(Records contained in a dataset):
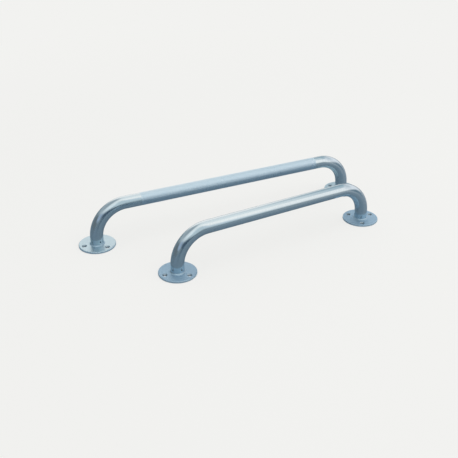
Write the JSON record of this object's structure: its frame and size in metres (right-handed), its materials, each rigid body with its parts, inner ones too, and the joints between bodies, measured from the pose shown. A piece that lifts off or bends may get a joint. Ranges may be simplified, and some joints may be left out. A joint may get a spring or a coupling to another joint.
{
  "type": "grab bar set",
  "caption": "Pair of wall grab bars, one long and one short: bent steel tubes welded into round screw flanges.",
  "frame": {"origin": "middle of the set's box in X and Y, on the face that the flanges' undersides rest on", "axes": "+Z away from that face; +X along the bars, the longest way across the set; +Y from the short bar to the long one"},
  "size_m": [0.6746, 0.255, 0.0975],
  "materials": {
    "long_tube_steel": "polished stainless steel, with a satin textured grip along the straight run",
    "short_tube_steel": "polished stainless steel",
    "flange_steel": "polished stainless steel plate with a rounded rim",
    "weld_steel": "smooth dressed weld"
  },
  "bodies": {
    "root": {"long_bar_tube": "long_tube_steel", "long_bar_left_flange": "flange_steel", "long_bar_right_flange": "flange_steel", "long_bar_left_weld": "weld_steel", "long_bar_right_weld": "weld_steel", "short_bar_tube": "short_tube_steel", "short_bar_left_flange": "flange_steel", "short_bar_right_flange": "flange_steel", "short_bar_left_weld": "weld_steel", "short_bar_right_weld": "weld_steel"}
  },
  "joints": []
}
--
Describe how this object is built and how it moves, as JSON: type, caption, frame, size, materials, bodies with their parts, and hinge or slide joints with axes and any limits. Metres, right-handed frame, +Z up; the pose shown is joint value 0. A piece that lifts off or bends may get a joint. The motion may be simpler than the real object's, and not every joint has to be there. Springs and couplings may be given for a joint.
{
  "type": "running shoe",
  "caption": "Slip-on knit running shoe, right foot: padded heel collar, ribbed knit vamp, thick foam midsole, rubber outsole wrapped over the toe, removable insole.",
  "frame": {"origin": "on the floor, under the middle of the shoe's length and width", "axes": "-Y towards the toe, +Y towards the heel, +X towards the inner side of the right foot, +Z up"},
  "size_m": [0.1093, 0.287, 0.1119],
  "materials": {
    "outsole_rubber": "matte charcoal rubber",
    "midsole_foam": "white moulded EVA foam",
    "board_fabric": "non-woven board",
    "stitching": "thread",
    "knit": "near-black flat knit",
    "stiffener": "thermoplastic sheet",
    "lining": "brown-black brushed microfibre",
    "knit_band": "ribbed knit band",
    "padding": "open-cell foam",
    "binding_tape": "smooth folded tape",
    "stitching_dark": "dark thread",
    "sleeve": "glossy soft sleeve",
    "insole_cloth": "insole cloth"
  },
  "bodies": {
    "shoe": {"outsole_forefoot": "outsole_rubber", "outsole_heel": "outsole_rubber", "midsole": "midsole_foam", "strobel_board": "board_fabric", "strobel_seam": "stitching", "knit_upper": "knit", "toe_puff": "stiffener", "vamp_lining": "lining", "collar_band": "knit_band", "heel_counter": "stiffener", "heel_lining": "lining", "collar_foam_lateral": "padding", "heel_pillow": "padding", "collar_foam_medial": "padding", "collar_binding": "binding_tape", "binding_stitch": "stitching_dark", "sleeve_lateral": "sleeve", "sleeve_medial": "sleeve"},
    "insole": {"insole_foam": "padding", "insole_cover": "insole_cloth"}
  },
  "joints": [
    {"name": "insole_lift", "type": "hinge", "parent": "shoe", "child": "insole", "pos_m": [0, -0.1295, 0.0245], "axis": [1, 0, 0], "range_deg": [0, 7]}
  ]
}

(TASK INSTRUCTIONS): Of the lines above, how many hold the word "piece"? Say the number alone.

(TASK SOLUTION): 2